> Short problem
Lines from the one containing "Write the JSON" through the last line of the data are to be repeated word for word, both ends included.
▼
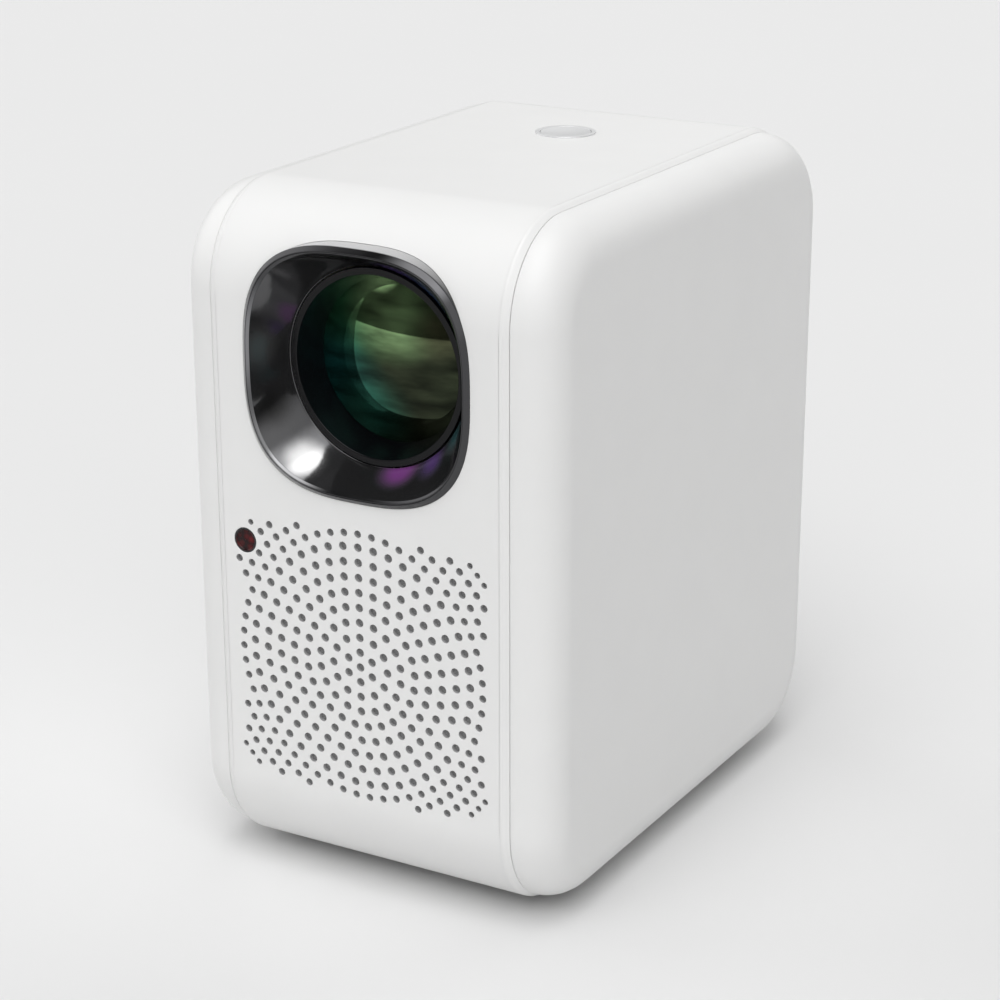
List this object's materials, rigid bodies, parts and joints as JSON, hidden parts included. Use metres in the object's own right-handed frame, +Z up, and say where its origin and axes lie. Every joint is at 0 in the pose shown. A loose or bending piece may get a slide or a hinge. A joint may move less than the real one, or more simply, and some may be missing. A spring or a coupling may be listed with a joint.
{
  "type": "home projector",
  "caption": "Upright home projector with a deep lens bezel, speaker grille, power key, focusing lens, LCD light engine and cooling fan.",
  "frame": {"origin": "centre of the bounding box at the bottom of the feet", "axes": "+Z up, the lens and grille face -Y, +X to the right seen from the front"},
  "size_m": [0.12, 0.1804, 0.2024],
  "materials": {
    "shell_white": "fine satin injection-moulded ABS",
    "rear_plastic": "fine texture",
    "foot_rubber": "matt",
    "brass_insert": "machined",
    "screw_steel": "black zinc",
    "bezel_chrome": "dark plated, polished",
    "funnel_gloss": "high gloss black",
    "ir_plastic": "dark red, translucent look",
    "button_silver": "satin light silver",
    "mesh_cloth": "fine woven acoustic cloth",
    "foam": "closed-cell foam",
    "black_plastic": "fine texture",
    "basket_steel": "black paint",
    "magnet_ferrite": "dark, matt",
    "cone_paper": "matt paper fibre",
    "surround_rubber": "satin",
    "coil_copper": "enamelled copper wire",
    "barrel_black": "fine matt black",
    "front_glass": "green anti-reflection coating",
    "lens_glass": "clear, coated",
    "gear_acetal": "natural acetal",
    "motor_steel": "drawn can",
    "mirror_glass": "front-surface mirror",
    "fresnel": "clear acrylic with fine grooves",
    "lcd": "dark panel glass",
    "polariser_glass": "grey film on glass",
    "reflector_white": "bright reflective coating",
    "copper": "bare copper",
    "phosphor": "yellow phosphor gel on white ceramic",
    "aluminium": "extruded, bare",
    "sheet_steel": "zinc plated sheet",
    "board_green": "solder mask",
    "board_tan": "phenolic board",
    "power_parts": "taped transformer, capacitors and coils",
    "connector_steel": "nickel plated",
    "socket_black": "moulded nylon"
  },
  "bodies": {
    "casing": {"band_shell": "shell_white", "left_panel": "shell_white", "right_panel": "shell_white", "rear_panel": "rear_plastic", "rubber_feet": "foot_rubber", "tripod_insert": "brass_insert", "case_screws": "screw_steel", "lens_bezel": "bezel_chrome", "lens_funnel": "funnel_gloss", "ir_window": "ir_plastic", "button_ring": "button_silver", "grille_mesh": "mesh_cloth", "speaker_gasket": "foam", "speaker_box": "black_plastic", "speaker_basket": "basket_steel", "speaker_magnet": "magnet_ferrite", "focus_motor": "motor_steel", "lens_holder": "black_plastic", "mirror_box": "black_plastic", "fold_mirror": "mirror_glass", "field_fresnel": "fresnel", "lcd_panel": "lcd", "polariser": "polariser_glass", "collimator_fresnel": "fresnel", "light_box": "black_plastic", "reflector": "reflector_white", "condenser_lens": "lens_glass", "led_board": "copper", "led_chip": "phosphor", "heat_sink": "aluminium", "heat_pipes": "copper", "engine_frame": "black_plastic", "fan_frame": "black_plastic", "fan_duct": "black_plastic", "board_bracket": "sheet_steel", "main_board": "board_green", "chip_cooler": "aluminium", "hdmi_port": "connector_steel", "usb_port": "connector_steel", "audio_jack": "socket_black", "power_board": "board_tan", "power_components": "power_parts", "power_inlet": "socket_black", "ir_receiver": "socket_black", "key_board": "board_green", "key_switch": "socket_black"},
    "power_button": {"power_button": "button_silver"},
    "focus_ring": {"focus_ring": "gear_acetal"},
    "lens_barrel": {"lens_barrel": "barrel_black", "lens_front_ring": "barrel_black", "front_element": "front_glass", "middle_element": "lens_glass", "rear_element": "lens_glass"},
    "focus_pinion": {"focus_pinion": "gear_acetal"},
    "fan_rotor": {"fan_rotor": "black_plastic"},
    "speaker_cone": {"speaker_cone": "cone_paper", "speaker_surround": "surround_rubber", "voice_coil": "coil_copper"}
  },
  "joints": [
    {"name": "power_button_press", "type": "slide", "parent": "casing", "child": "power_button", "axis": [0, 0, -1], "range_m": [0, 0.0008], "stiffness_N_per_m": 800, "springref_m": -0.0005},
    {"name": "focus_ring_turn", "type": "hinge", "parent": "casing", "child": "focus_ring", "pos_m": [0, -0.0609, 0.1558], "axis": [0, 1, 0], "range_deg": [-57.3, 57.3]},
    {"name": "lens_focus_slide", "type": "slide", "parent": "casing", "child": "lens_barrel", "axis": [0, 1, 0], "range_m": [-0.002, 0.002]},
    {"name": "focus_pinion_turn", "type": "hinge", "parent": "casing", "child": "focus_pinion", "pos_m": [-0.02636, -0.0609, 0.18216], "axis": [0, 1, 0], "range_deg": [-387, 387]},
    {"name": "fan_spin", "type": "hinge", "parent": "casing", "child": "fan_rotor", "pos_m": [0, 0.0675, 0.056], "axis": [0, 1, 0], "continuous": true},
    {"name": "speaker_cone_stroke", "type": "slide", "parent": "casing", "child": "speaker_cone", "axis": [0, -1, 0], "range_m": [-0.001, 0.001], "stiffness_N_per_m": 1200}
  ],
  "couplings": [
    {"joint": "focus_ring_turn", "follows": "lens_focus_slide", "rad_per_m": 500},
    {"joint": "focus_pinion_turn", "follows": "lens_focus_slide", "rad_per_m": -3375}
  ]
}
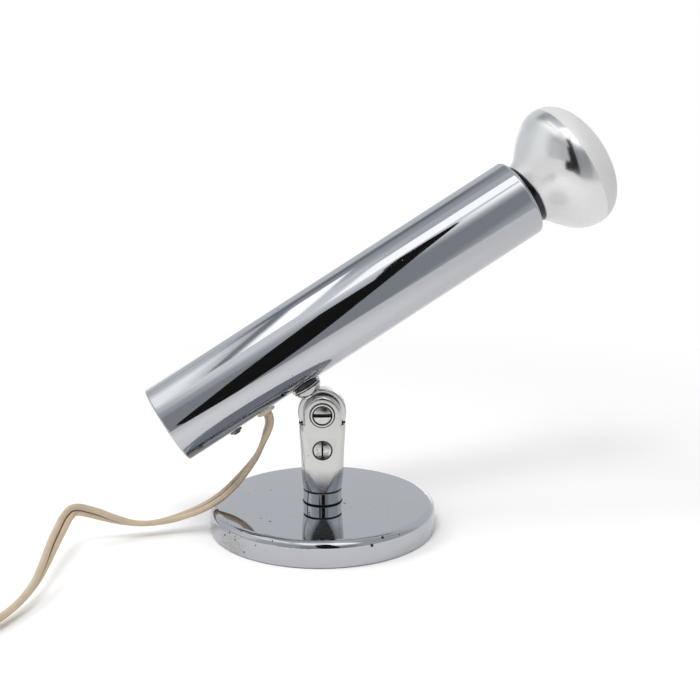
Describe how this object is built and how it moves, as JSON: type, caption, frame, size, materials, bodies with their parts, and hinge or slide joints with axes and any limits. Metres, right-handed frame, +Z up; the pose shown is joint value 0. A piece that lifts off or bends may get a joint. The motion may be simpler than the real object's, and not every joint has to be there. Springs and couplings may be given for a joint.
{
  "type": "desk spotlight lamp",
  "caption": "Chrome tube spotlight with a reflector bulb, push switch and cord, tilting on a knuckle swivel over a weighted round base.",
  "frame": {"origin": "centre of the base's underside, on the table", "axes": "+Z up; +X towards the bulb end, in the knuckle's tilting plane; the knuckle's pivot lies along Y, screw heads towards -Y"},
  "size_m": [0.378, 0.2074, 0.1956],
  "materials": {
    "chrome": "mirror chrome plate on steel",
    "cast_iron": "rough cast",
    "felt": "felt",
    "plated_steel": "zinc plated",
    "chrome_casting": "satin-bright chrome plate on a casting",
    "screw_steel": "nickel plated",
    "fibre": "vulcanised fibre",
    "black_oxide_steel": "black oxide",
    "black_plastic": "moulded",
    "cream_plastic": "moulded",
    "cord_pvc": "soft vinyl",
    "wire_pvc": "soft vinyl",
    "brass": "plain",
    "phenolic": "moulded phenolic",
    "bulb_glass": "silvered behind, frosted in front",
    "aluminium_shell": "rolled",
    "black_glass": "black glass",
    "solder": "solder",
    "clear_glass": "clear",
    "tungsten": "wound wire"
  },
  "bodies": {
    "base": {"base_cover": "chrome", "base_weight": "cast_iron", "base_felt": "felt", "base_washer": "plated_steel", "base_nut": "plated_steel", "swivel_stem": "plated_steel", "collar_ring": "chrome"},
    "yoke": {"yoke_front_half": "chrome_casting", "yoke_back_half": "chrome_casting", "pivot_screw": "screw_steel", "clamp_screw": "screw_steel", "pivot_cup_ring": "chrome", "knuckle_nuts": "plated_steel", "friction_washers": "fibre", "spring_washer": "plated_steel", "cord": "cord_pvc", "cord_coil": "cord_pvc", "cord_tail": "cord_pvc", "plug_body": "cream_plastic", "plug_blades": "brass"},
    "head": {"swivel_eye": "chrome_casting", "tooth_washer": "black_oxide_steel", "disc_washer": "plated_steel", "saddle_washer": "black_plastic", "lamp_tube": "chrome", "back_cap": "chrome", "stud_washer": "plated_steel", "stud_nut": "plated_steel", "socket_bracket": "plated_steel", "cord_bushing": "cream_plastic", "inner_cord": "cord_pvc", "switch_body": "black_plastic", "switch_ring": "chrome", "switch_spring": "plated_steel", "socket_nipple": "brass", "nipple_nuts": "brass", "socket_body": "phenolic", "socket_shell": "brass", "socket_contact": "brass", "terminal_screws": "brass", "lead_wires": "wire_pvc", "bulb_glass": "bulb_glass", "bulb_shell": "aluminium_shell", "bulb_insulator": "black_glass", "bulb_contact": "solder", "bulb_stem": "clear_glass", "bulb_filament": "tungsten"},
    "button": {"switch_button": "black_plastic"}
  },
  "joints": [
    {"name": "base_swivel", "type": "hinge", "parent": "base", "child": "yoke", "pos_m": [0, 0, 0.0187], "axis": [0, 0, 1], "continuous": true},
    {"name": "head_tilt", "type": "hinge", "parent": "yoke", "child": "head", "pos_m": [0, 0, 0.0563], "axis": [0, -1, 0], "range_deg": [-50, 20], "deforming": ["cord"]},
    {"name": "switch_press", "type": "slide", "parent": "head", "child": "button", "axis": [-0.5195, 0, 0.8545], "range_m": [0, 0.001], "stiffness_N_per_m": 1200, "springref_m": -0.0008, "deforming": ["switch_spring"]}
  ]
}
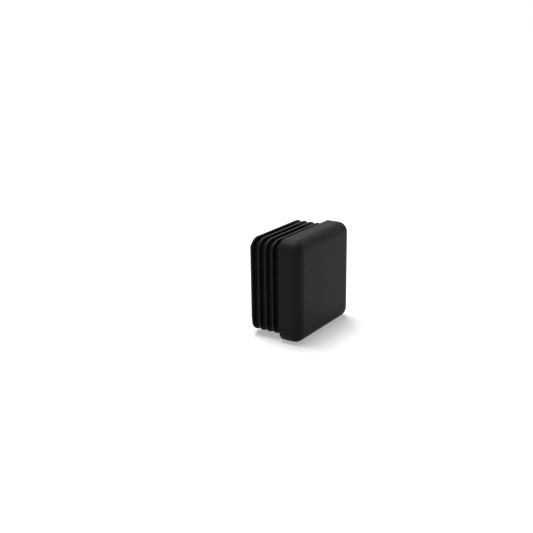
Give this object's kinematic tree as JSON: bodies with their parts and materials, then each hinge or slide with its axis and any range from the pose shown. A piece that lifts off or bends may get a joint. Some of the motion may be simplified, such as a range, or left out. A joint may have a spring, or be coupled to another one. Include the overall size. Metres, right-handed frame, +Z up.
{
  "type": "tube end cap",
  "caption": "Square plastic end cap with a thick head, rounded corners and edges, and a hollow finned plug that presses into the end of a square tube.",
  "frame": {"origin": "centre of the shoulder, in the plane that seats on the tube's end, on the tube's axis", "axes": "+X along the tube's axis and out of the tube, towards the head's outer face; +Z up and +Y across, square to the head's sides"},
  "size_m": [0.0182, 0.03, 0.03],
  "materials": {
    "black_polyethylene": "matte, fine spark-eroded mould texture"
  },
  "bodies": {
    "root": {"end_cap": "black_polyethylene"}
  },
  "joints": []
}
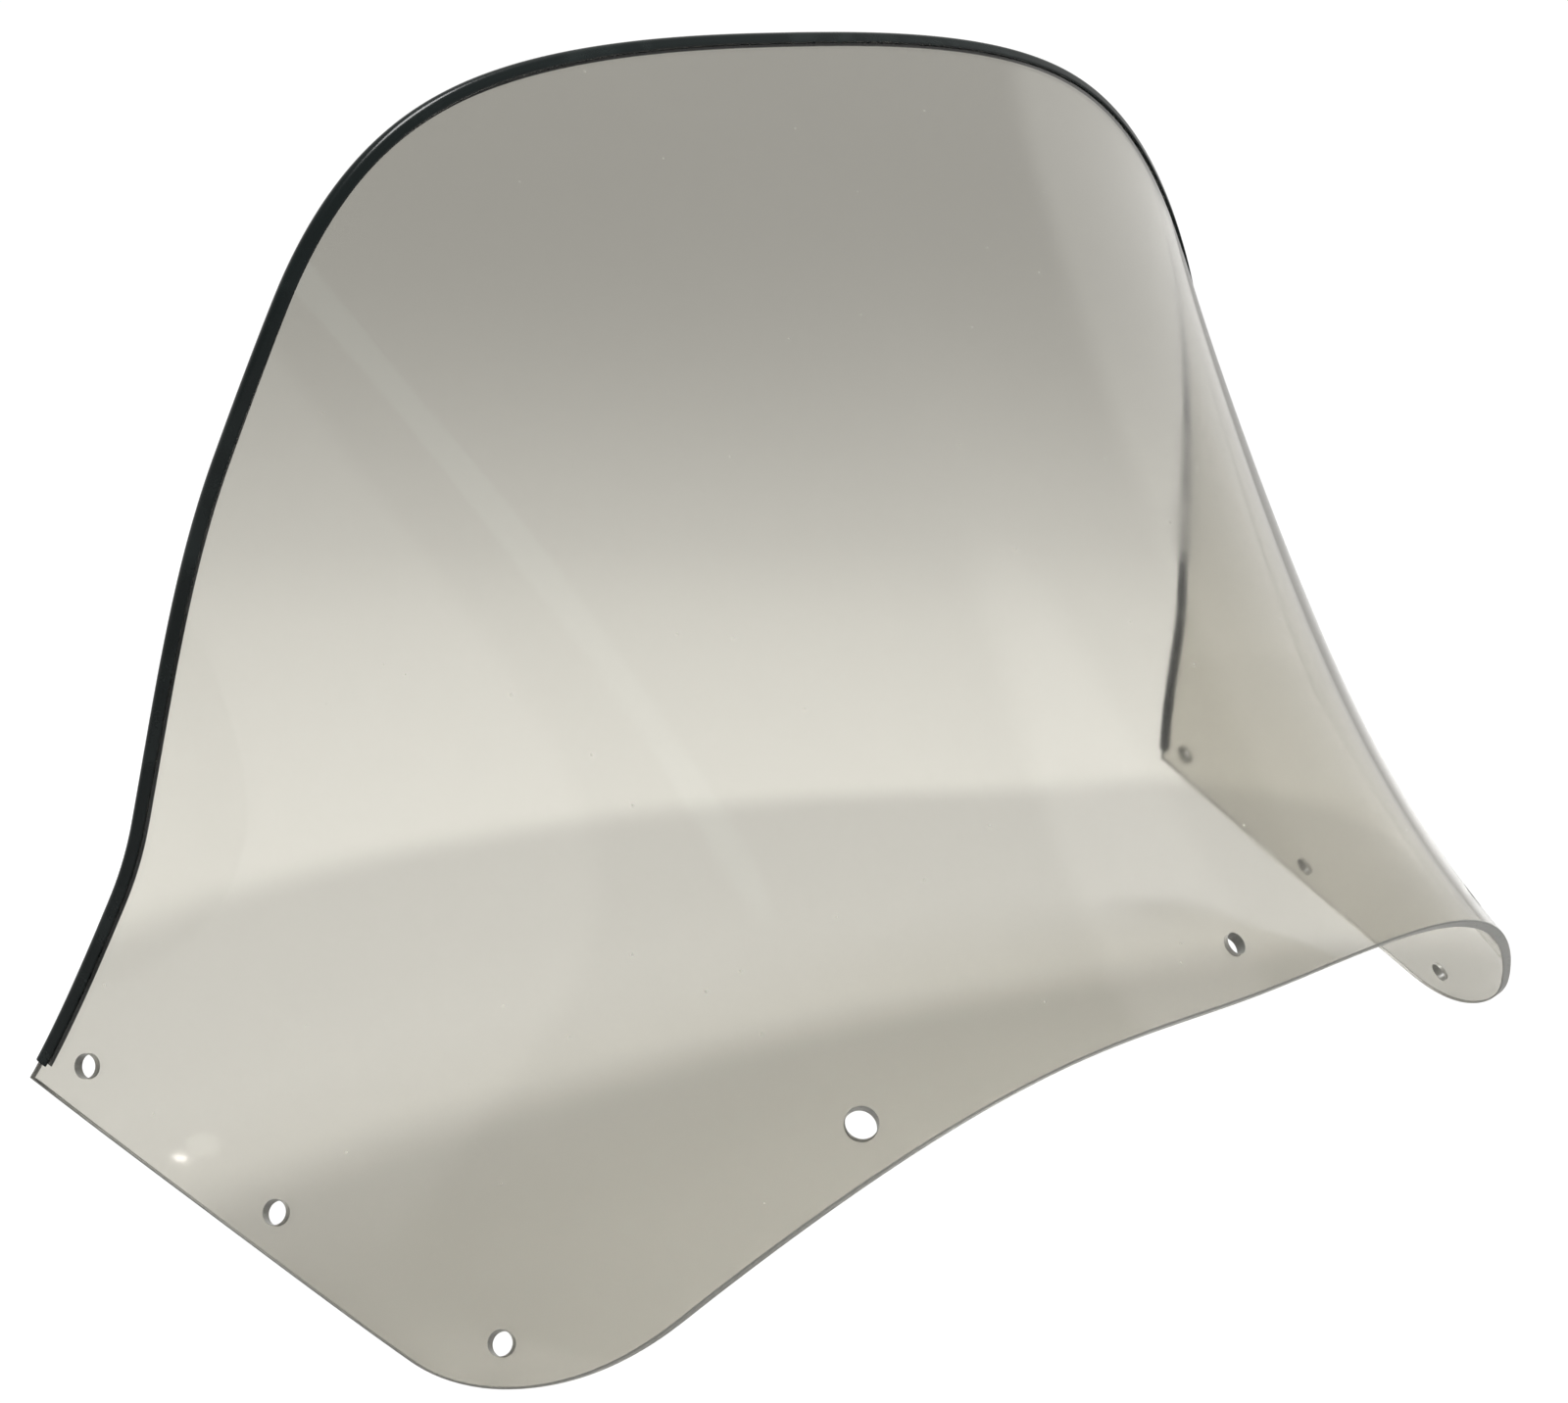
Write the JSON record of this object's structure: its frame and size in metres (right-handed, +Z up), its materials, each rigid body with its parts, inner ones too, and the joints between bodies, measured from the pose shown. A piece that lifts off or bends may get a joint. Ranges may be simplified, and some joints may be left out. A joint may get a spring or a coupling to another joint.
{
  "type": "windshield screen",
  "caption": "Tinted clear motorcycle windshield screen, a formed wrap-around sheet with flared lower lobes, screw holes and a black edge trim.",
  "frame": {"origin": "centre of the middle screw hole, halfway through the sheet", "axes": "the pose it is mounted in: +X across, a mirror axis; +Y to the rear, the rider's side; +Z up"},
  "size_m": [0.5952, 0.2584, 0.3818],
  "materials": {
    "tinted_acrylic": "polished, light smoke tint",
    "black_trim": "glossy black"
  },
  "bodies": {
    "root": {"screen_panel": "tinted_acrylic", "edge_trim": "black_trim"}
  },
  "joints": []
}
▲
> Task response
Write the JSON record of this object's structure: its frame and size in metres (right-handed, +Z up), its materials, each rigid body with its parts, inner ones too, and the joints between bodies, measured from the pose shown. A piece that lifts off or bends may get a joint. Ranges may be simplified, and some joints may be left out. A joint may get a spring or a coupling to another joint.
{
  "type": "windshield screen",
  "caption": "Tinted clear motorcycle windshield screen, a formed wrap-around sheet with flared lower lobes, screw holes and a black edge trim.",
  "frame": {"origin": "centre of the middle screw hole, halfway through the sheet", "axes": "the pose it is mounted in: +X across, a mirror axis; +Y to the rear, the rider's side; +Z up"},
  "size_m": [0.5952, 0.2584, 0.3818],
  "materials": {
    "tinted_acrylic": "polished, light smoke tint",
    "black_trim": "glossy black"
  },
  "bodies": {
    "root": {"screen_panel": "tinted_acrylic", "edge_trim": "black_trim"}
  },
  "joints": []
}